Un yogui quería atravesar un río, y no tenía el penique para pagar la balsa y cruzó el río caminando sobre las aguas. Otro yogui, a quien le contaron el caso, dijo que el milagro no valía más que el penique de la balsa.


EL NOVIO DE LA CHINA MAYOR
María del Carmen Colombo
Argentina (1950)

El novio de la china mayor, un italiano que la chica conoció en el conventillo, es un exhibicionista. A pulso, despliega frente a ella el tapiz de sus sentimientos, llenos de dragones y heroicos samurais. Dice que quiere ser director de cine y ensaya con la novia, que se disfraza de público para aplaudir las escenas más dramáticas del tapiz. La chica, en cambio, quiere ser decoradora de interiores y ensaya con el muchacho. Pone caricias y besos artificiales adentro de los sentimientos del italiano. A veces su actitud enfurece a los dragones. Otras, los valientes samurais sacan sus espadas y le ofrecen casamiento.
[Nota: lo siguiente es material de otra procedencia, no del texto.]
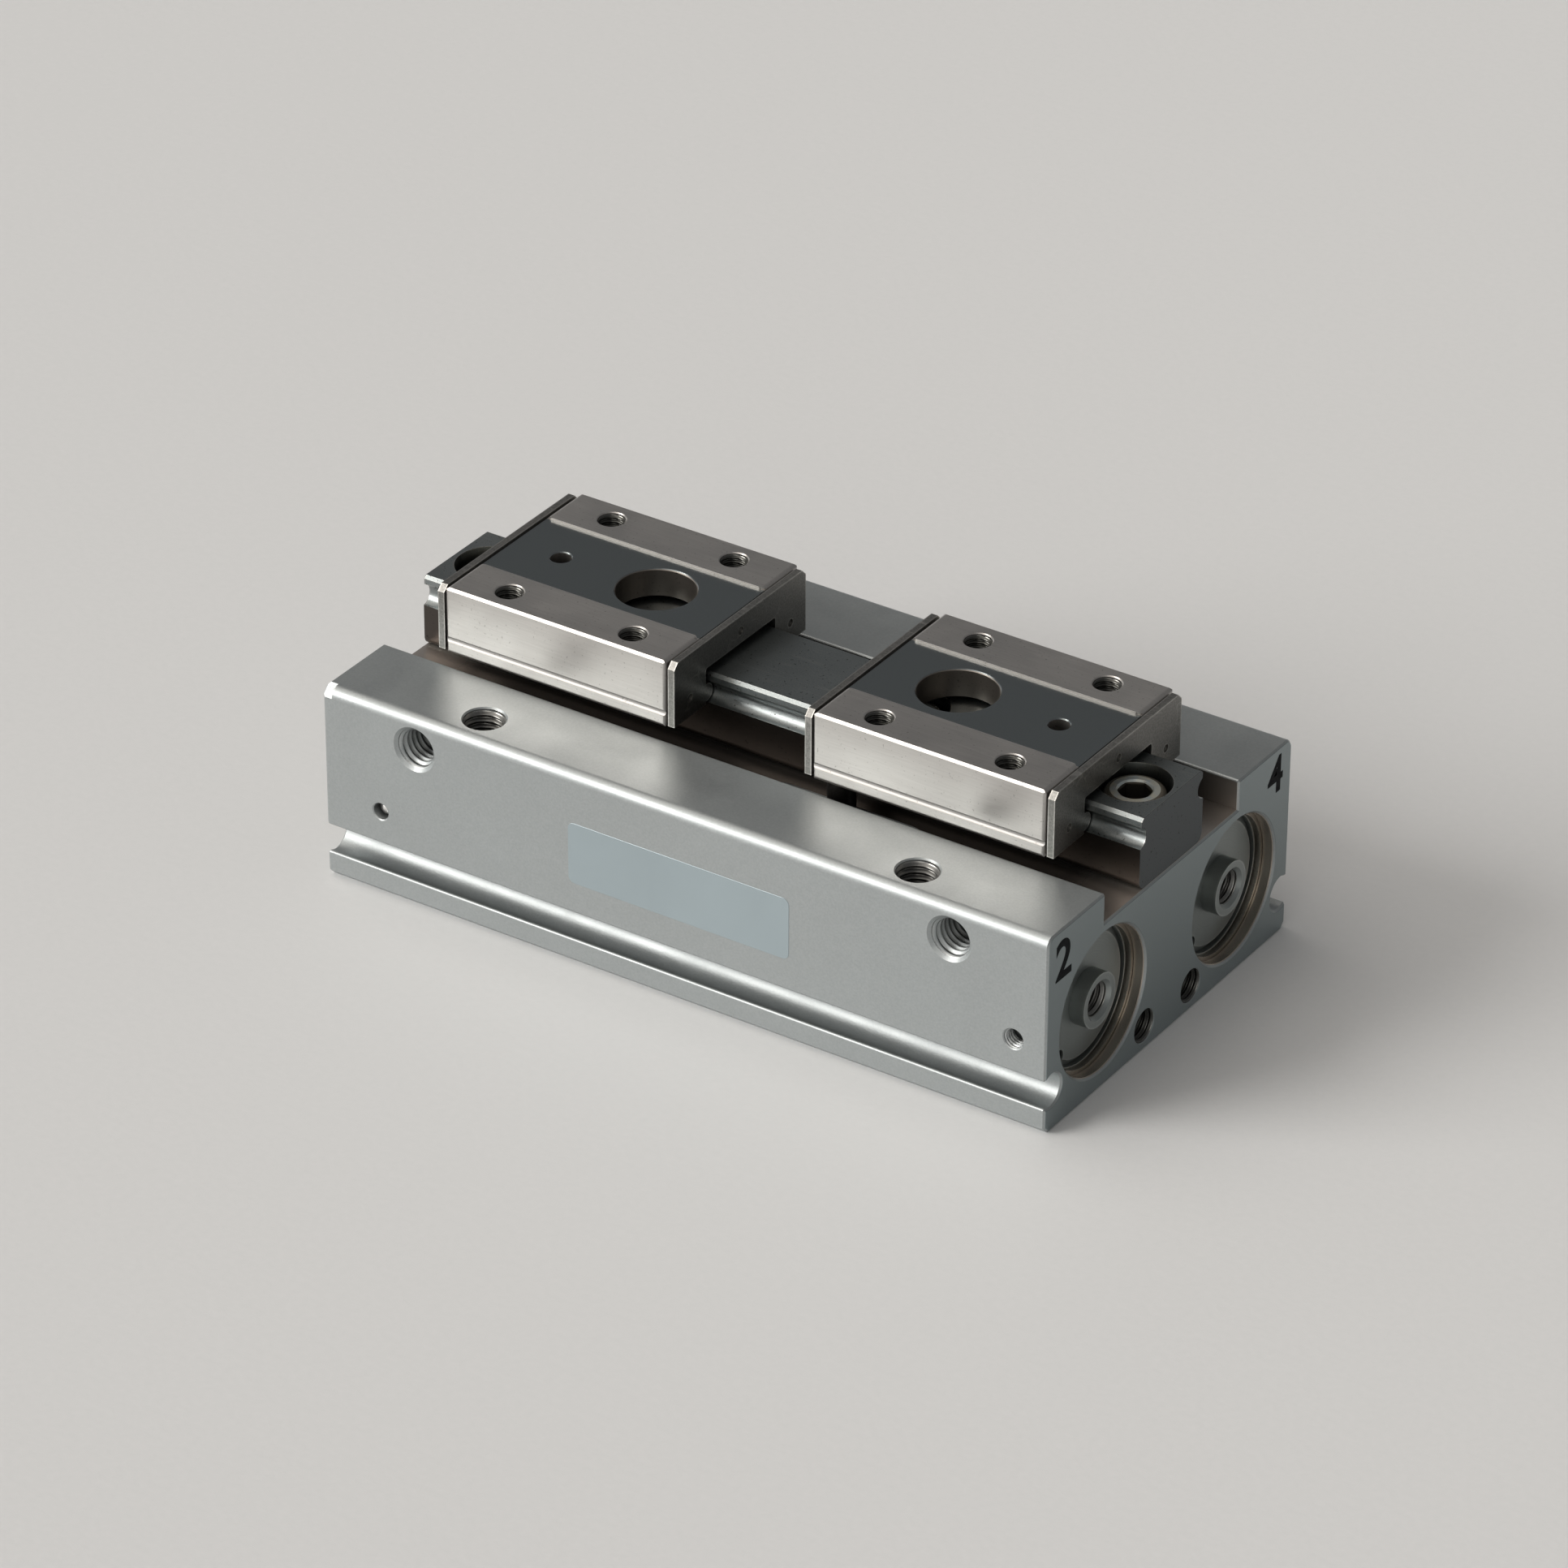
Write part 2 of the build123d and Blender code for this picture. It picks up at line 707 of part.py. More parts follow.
def piston_magnets(hand):
    return piston_ring(-hand, magnet_from_end, magnet_width, bore_radius - magnet_depth, piston_radius)


def guide_rings(hand):
    inner = bore_radius - guide_ring_depth
    return piston_ring(-hand, guide_ring_from_end, guide_ring_width, inner, bore_radius - seal_play)


def piston_bumpers(hand):
    bumpers = []
    for end in (-1, 1):
        start = (end * (piston_length / 2 - bumper_seat), -hand * bore_y, bore_height)
        bumpers.append(rod(bumper_radius, start, (end, 0, 0), bumper_seat + bumper_stand))
    return bumpers


def polar(radius, angle):
    return (radius * math.cos(angle), radius * math.sin(angle))


def pinion():
    """Spur gear with involute flanks, each drawn as an arc through three of its points."""
    base = pitch_radius * math.cos(math.radians(pressure_angle))
    tip = pitch_radius + gear_module - tip_relief
    root = pitch_radius - gear_module - tooth_clearance

    def involute(radius):
        spread = math.sqrt(max((radius / base) ** 2 - 1, 0))
        return spread - math.atan(spread)

    half_tooth = math.pi / (2 * gear_teeth) - flank_play / pitch_radius
    flank_radii = [base, (base + tip) / 2, tip]
    flank = [(radius, half_tooth + involute(pitch_radius) - involute(radius)) for radius in flank_radii]
    step = 2 * math.pi / gear_teeth
    edges = []
    for index in range(gear_teeth):
        middle = index * step
        rise = [polar(radius, middle - angle) for radius, angle in flank]
        fall = [polar(radius, middle + angle) for radius, angle in reversed(flank)]
        foot_in = polar(root, middle - flank[0][1])
        foot_out = polar(root, middle + flank[0][1])
        next_foot = polar(root, middle + step - flank[0][1])
        edges.append(Line(foot_in, rise[0]))
        edges.append(ThreePointArc(*rise))
        edges.append(ThreePointArc(rise[2], polar(tip, middle), fall[0]))
        edges.append(ThreePointArc(*fall))
        edges.append(Line(fall[2], foot_out))
        edges.append(ThreePointArc(foot_out, polar(root, middle + step / 2), next_foot))
    gear = extrude(make_face(edges), gear_width)
    return Pos(0, 0, pinion_floor) * gear - rod(eye_radius, (0, 0, pinion_floor), UP, gear_width)


def needle_rollers():
    floor = pinion_floor + needle_end_play
    length = gear_width - 2 * needle_end_play
    count = int(2 * math.pi * needle_orbit / (2 * needle_radius + needle_gap))
    places = [polar(needle_orbit, 2 * math.pi * index / count) for index in range(count)]
    return [rod(needle_radius, (x, y, floor), UP, length) for x, y in places]


def pinion_pin():
    bottom = pocket_floor - pinion_pin_seat
    return rod(pinion_pin_radius, (0, 0, bottom), UP, boss_floor + pinion_pin_seat - bottom)


def thrust_washers():
    inner = pinion_pin_radius + needle_play
    floors = (pocket_floor, boss_floor - washer_thickness)
    return [tube(washer_radius, inner, (0, 0, floor), UP, washer_thickness) for floor in floors]


def pinion_cover():
    """Disc let into the channel floor under the rail, with a boss that holds the pin."""
    cover = rod(cover_radius - cover_fit, (0, 0, channel_floor), DOWN, cover_thickness)
    boss_height = channel_floor - cover_thickness - boss_floor
    cover += rod(washer_radius + cover_boss_rim, (0, 0, boss_floor), UP, boss_height)
    return cover - rod(pinion_pin_radius, (0, 0, boss_floor), UP, pinion_pin_seat)


def finger_nodes(name, hand):
    """Everything that travels with one finger, by node name."""
    inner_face = finger_inner_x
    outer_face = finger_inner_x + finger_length
    holes = rivet_holes(hand)
    wiper = plate_section(wiper_inset)
    plate = plate_section(0)
    nodes = {
        "finger": finger(hand),
        "inner_wiper": end_plate(hand, inner_face, wiper, wiper_thickness, holes),
        "outer_wiper": end_plate(hand, outer_face, wiper, wiper_thickness, holes),
        "inner_end_plate": end_plate(hand, inner_face - wiper_thickness, plate, plate_thickness, holes),
        "outer_end_plate": end_plate(hand, outer_face + wiper_thickness, plate, plate_thickness, holes),
        "plate_rivets": plate_rivets(hand),
        "guide_balls": guide_balls(hand),
        "drive_pin": drive_pin(hand),
        "piston": piston(hand),
        "piston_seals": piston_seals(hand),
        "piston_magnets": piston_magnets(hand),
        "piston_guide_rings": guide_rings(hand),
        "piston_bumpers": piston_bumpers(hand),
    }
    return {f"{name}_{key}": value for key, value in nodes.items()}


def all_nodes():
    nodes = {"housing": housing(), "guide_rail": guide_rail()}
    nodes["rail_screws"] = [rail_screw(x) for x in screw_places]
    seal_radius = recess_radius - seal_play
    corners = [(side, end) for side in (-1, 1) for end in (-1, 1)]
    for side, end in corners:
        name = ("near" if side < 0 else "far") + ("_left" if end < 0 else "_right")
        nodes[f"{name}_end_cap"] = end_cap(side, end)
    nodes["cap_seals"] = [cap_seal_ring(side, end, seal_radius) for side, end in corners]
    nodes["retaining_rings"] = [retaining_ring(side, end) for side, end in corners]
    nodes["plug_balls"] = [plug_ball(-1), plug_ball(1)]
    nodes["pinion"] = pinion()
    nodes["needle_rollers"] = needle_rollers()
    nodes["pinion_pin"] = pinion_pin()
    nodes["thrust_washers"] = thrust_washers()
    nodes["pinion_cover"] = pinion_cover()
    nodes.update(finger_nodes("right", 1))
    nodes.update(finger_nodes("left", -1))
    return nodes


def write_parts():
    os.makedirs("parts", exist_ok=True)
    for name, shape in all_nodes().items():
        solids = shape if isinstance(shape, list) else [shape]
        whole = Compound([solid for item in solids for solid in item.solids()])
        export_step(whole, f"parts/{name}.step")


if __name__ == "__main__":
    write_parts()
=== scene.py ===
import bmesh
import bpy
import json
import math
import numpy as np
from mathutils import Matrix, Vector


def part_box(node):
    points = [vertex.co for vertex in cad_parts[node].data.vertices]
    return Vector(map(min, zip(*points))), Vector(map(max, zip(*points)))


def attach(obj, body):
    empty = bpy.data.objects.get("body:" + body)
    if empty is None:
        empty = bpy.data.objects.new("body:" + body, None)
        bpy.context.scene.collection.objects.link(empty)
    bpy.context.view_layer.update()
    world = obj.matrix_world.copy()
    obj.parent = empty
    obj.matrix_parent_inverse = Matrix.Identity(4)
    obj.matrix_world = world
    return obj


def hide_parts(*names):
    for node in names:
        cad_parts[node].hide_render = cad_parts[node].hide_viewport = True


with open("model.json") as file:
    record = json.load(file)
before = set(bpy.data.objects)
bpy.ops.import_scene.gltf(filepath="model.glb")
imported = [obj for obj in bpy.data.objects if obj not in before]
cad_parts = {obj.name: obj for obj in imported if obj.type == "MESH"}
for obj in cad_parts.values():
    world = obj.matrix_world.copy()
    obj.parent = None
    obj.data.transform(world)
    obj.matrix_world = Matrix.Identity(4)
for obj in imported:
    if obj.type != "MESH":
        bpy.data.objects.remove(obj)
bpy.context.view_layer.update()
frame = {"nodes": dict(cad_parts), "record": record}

MM = 0.001
TURN = 2 * math.pi

# Camera, as it stood for the photograph, in metres and unit vectors; lens and sensor in millimetres
CAMERA_PLACE = (0.486349, -0.739578, 0.553282)
CAMERA_RIGHT = (0.83268, 0.55375, 0.00326)
CAMERA_DOWN = (0.28857, -0.42887, -0.85604)
CAMERA_FORWARD = (-0.47263, 0.71374, -0.51691)
LENS = 173.409
SENSOR = 36.0
CLIPPING = (0.01, 50.0)

# Lamps: name, direction towards the lamp, strength, width in degrees, colour
LAMPS = (
    ("key", (-0.62, -0.66, 0.42), 2.6, 34, (1.0, 0.97, 0.93)),
    ("overhead", (-0.42, -0.20, 0.88), 1.0, 60, (1.0, 0.93, 0.85)),
    ("fill", (0.30, -0.80, 0.52), 0.45, 40, (1.0, 0.96, 0.90)),
)

# Studio: the wall's brighter side, the span over which it brightens, its shades, the heights over which it
# passes into the ceiling, the ceiling's shade, and the floor
BRIGHT_SIDE = (-0.8, -0.6, 0.0)
BRIGHT_SPAN = (-0.5, 0.6)
WALL_SHADES = (0.22, 0.85)
WALL_TOP = (0.12, 0.36)
CEILING_SHADE = 0.17
FLOOR_HALF = 6.0
FLOOR_COLOURS = ((0.66, 0.67, 0.675, 1), (0.70, 0.705, 0.71, 1))
FLOOR_GRAIN_SCALE = 900.0
FLOOR_ROUGHNESS = (0.6, 0.7)
FLOOR_DEPTH = 0.02 * MM

# Threads: nominal radius and pitch
M3 = (1.5 * MM, 0.5 * MM)
M4 = (2.0 * MM, 0.7 * MM)
M5 = (2.5 * MM, 0.8 * MM)
M6 = (3.0 * MM, 1.0 * MM)
THREAD_DEPTH_SHARE = 0.54
THREAD_BACKING = 0.03 * MM
FLANK_STEEPNESS = 1.25
FLANK_SHIFT = 0.05
FADE_IN_PITCHES = 0.8
FADE_OUT_PITCHES = 0.5
STEPS_ROUND = 44
STEPS_PER_PITCH = 8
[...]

TANTOS PROBLEMAS Y ESTE CANTA
Charles Reznikoff
Estados Unidos (1894-1976)

Pasada su enfermedad, él seguía en cama. Veía por la ventana, cuando no había escarcha, nubes y la rama de un árbol. Los pájaros cruzaban el cielo, o un gorrión saltaba entre ramitas. El observaba, quieto como la rama; le parecía que su sangre estaba fresca como savia. Cuando movía las manos o el cuerpo, se movía despacio, como la rama en el crepúsculo. Sus padres pensaban simplemente que todavía estaba débil. En marzo estuvo bien. A menudo cuando entraba a su cuarto, iba hasta la ventana unos minutos y se quedaba mirando el árbol. Y lo miró brotar, y las hojitas y las hojas ya crecidas y las hojas colorearse y caer. Los padres habían perdido su dinero. Vendieron la casa y tenían que mudarse. Subió a su cuarto por última vez. El tronco del árbol, ramas y ramitas estaban quietos. Pensó: "El árbol es simétrico... y todo lo que crece... en forma... Y en cambio a través de los años... Así es mi vida... y todas las vidas". Bajó las escaleras cantando alegremente. Su padre dijo: "Tantos problemas y éste canta".


LOMBRICES
Guillermo Samperio
México (1948)

A medida que la gente se va haciendo vieja, se olvida de las lombrices. Las lombrices siempre están esperando a los niños; ellos las cortan en trocitos como cuando las mamás preparan salchichas con huevo, o las levantan hacia el cielo para leer sus contorsiones sensuales, o se la meten en la oreja a otro niño, o las aplastan cuando se aburren. Por esto las lombrices más experimentadas opinan que es bueno que la gente que se hace vieja se olvide de ellas. Sólo el poeta mete su cuchara en la tierra para las macetas.


LA NIÑA
Juan Ramón Jiménez
España (1881-1958)

La niña llegó en el barco de carga. Tenía la naricilla gorda, hinchada, y los ojos de otro color que los suyos. En el pecho le habían puesto una tarjeta que decía: "Sabe hablar algunas palabras en español. Quizá alguien español la quiera". La quiso un español y se la llevó a su casa. Tenía mujer y seis hijos, tres nenas y tres niños.
- ¿Y qué sabes decir en español, vamos a ver?
La niña miraba al suelo.
- ¿Ser "nice"? -Y todos se reían-. Me "custa el socolate". -Y todos se burlaban.
La niña cayó enferma. "No tiene nada", decía el médico. Pero se estaba muriendo. Una madrugada, cuando todos estaban dormidos y algunos roncando, la niña se sintió morir. Y dijo:
- Me muero. ¿Está bien dicho?
Pero nadie la oyó decir eso. Ni ninguna cosa más. Porque al amanecer la encontraron muda, muerta en español.